→ **Your objective**: For the data below, report the number of lines that contain the string "materials" and nothing else.

→ **Available data**:
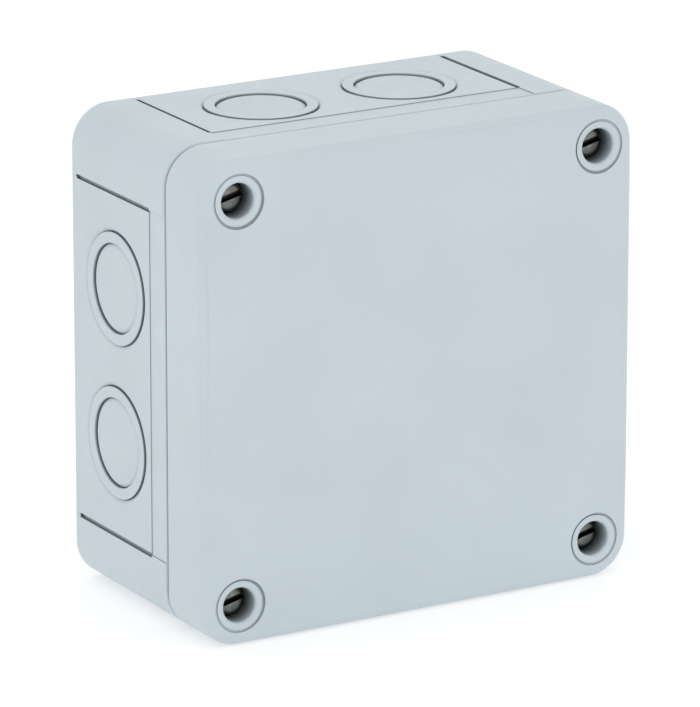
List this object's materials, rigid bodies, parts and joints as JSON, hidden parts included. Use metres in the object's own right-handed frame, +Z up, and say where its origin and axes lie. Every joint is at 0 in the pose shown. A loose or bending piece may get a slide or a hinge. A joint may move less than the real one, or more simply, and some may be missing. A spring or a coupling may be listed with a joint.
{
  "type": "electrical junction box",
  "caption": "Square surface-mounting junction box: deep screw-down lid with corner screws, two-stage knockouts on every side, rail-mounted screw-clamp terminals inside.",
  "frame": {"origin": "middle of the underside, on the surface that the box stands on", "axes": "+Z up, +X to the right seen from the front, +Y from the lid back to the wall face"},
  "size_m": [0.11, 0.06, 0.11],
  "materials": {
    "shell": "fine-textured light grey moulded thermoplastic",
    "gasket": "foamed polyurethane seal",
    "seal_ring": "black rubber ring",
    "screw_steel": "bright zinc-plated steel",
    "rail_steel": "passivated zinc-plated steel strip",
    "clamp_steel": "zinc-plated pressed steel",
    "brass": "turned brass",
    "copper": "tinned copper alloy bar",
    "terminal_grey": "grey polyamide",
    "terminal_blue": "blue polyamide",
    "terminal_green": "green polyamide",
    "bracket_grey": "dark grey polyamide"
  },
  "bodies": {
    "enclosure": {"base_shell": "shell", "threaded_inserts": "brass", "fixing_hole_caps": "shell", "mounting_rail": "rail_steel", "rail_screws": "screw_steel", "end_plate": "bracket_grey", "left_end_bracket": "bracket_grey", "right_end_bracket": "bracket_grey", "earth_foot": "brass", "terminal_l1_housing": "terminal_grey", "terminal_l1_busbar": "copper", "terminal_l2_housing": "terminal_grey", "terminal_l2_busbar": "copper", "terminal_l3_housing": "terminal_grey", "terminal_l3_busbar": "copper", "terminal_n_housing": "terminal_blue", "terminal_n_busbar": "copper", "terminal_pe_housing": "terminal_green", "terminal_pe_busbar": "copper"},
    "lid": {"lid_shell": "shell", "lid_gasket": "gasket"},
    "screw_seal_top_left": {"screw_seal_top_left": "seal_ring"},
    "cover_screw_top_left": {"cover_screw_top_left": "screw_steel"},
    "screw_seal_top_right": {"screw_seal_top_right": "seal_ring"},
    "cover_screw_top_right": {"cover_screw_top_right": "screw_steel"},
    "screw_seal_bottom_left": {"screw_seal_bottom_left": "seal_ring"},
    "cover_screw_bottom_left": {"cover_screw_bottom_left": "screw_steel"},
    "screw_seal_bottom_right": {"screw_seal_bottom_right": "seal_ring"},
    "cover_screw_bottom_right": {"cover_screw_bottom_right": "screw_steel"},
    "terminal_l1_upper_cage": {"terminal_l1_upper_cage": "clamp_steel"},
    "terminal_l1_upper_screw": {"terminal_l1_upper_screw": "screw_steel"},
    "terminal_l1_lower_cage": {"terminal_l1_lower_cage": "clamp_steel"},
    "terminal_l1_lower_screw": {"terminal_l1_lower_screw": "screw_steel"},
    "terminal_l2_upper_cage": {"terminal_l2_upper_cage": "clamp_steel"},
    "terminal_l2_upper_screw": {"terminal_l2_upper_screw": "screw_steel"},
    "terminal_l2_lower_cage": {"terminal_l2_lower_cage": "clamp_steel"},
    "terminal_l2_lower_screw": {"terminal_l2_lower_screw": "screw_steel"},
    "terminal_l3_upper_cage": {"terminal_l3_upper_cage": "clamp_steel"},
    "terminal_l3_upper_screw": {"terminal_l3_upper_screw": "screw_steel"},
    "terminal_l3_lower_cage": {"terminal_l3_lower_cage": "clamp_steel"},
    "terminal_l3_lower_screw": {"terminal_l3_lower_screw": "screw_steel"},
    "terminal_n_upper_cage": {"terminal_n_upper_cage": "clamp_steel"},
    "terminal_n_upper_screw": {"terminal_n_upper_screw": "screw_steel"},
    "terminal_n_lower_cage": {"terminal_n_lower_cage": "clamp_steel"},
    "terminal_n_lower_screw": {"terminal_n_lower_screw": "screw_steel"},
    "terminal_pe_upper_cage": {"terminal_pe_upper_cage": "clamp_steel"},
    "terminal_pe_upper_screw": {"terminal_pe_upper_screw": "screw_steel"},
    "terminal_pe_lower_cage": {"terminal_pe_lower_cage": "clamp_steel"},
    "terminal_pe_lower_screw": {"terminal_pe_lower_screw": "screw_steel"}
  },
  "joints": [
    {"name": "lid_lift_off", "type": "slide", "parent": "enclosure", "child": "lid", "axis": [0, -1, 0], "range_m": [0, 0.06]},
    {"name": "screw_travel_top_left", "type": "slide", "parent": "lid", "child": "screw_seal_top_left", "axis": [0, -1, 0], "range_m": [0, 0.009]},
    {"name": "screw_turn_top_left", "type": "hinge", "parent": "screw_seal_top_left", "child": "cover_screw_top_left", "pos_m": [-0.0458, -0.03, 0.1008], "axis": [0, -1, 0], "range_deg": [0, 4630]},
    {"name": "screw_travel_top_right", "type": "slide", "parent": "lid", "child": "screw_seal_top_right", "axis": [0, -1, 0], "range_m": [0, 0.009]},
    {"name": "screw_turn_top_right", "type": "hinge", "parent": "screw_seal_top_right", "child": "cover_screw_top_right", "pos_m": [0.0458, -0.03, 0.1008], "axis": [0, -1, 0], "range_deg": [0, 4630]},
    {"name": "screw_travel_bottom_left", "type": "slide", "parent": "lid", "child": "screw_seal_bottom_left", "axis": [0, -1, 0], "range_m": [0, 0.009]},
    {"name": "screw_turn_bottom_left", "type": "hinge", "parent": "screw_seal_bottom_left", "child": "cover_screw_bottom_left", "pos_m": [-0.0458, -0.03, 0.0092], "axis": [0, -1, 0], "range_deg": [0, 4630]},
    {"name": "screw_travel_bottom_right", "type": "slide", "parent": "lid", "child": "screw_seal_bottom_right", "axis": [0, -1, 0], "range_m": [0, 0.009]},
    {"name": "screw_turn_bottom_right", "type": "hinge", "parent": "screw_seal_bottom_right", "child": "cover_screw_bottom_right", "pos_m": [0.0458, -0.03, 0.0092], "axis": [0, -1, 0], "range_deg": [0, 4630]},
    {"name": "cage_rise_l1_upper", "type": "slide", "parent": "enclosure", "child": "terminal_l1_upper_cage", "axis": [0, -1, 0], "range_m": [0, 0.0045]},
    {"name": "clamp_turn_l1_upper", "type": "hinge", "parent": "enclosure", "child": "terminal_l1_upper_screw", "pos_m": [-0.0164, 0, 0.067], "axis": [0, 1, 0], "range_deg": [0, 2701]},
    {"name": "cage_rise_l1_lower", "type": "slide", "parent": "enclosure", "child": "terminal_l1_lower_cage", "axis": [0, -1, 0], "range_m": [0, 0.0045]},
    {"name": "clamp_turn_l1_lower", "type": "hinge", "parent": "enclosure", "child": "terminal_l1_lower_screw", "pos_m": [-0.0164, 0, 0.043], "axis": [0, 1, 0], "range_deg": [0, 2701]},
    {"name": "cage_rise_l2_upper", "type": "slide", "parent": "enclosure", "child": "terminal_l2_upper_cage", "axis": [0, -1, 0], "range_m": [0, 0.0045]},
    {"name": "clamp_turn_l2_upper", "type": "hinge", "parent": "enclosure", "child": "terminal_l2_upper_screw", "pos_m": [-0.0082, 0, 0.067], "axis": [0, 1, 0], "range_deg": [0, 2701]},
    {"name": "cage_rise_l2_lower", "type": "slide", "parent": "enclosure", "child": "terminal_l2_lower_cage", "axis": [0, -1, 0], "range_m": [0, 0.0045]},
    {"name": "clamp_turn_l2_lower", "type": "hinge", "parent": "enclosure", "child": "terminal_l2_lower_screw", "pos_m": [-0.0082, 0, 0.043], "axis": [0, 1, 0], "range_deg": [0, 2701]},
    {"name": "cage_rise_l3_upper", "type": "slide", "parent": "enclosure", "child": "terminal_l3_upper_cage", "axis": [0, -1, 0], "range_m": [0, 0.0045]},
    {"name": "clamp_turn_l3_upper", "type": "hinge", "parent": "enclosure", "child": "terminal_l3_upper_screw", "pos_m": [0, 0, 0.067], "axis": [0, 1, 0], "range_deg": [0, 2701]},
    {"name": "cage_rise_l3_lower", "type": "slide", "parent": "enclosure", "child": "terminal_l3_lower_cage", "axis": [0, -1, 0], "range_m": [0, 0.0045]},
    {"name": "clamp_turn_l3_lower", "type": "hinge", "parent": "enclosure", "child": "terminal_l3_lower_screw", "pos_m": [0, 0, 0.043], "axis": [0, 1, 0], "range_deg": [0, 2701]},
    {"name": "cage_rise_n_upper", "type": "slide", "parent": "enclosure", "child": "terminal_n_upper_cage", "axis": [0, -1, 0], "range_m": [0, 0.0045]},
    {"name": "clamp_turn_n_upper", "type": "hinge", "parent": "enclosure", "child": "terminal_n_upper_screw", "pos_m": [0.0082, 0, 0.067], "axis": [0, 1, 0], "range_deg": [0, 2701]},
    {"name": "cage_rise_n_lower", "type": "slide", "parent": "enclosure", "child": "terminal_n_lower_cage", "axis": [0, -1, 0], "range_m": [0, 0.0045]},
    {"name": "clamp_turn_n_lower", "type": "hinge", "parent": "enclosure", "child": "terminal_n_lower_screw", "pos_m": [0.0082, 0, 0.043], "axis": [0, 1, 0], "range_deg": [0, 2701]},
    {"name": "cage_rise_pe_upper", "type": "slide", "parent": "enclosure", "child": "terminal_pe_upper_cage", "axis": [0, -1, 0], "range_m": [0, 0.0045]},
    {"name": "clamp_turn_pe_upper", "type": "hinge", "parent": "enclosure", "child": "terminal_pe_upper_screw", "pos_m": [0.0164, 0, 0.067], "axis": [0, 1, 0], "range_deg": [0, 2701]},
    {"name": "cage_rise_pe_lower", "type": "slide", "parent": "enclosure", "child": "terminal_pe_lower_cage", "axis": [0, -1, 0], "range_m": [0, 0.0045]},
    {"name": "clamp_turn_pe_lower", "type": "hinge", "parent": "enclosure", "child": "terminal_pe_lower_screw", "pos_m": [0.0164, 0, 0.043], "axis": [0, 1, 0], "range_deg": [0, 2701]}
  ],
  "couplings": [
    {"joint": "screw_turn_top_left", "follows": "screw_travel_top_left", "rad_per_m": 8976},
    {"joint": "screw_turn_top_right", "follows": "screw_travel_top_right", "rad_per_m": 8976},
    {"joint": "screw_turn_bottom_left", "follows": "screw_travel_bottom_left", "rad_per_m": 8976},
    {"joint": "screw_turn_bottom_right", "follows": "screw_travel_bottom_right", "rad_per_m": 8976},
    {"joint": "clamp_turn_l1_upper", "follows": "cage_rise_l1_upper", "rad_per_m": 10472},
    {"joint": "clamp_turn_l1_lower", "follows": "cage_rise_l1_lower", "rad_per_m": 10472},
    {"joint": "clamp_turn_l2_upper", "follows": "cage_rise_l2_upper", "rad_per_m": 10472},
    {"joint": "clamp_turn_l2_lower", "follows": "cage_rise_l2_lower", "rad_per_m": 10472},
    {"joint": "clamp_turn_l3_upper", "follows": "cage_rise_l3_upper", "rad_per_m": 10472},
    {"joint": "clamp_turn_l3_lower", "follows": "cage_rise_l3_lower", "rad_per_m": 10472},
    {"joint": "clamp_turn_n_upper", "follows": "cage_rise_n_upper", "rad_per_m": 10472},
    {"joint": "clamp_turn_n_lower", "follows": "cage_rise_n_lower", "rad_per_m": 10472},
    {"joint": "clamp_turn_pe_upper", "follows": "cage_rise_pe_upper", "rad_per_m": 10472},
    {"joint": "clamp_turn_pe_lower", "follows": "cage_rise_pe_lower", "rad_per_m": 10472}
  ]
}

→ **The reply**: 2